Operationally, the deal shifts AEP’s capital toward distributed, firm low‑emission generation and away from exclusively gas‑fired peakers or intermittent renewables plus storage in certain customer segments.

2. Federal Push to Make Tech Firms Fund New PJM Plants

A bipartisan federal proposal unveiled recently would require or encourage large tech and data‑center companies to underwrite new generation in the PJM footprint through long‑term contracts and capped auction pricing. The plan aims to relieve residential customers of the financing burden for capacity builds by moving costs onto the large, controllable loads that drive demand growth.

Direct implications for AEP

  • Financing model change: utilities like AEP could see more projects financed via third‑party or offtaker capital (e.g., tech corporations signing 10–20 year contracts), improving project bankability and lowering utility ratepayer exposure.
  • Opportunity for new PPAs: AEP can win long‑term contracts to supply or transmit power to these large customers, creating predictable revenue streams and clearer load forecasts.
  • Grid investment pressure: increased data‑center penetration will still require transmission upgrades and distribution reinforcement where AEP operates, creating regulated investment opportunities subject to approval.

In short, aligning financing with the biggest demand drivers could accelerate builds in AEP’s service areas, but will also heighten the race to secure favorable offtake terms.

3. Talen Energy’s $3.5B Gas‑Plant Buy: Competitive Pressure

Talen Energy’s acquisition of roughly 2.6 GW of gas capacity for about $3.45–$3.5 billion positions it to serve major data‑center loads in the Mid‑Atlantic and Midwest. This move tightens competition for large commercial customers and could exert downward pressure on capacity margins in overlapping markets.

Why AEP should care

  • Price dynamics: more merchant gas capacity targeted at data centers can change short‑term capacity pricing and contract negotiation leverage.
  • Customer competition: AEP may need to offer competitive pricing, enhanced reliability guarantees, or bundled transmission services to retain or win large loads.
  • Strategic response: AEP’s fuel‑cell purchase can be viewed as a differentiator — offering low‑emission, firm generation that appeals to sustainability‑minded corporate customers.

Investor Takeaways

These three developments create a clearer, less speculative picture for investors assessing AEP: the company is committing capital to firm low‑emission generation via a major fuel‑cell offtake; federal policy may redirect financing responsibilities toward large tech loads in PJM (potentially accelerating capacity additions where AEP operates); and competitors are aggressively expanding gas capacity to capture those same large customers.

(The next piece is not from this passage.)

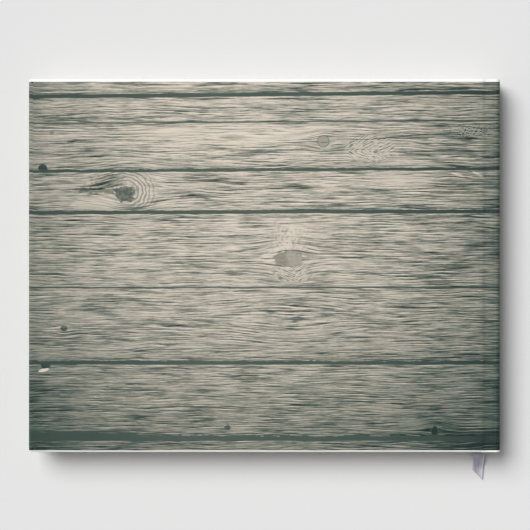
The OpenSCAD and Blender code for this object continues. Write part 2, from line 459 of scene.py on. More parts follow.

For investors, prioritize concrete metrics: the size and timing of AEP’s capital expenditures for the fuel‑cell rollout, regulatory approvals for transmission upgrades tied to new large loads, and any long‑term offtake contracts or PPA volumes AEP announces. Together these factors will determine near‑term cash‑flow pressure and the longer‑term shift in AEP’s generation mix and earnings stability.

Conclusion

The past week delivered actionable developments: a multibillion‑dollar fuel‑cell commitment from AEP that advances firm low‑carbon generation, a policy push that could change who pays for new plants in PJM, and a sizable gas‑capacity acquisition by a competitor aimed at data‑center demand. These events reduce uncertainty about where growth and financing in the region will come from and underscore AEP’s deliberate pivot toward new technologies while competing in an increasingly contested arena for large, high‑value customers.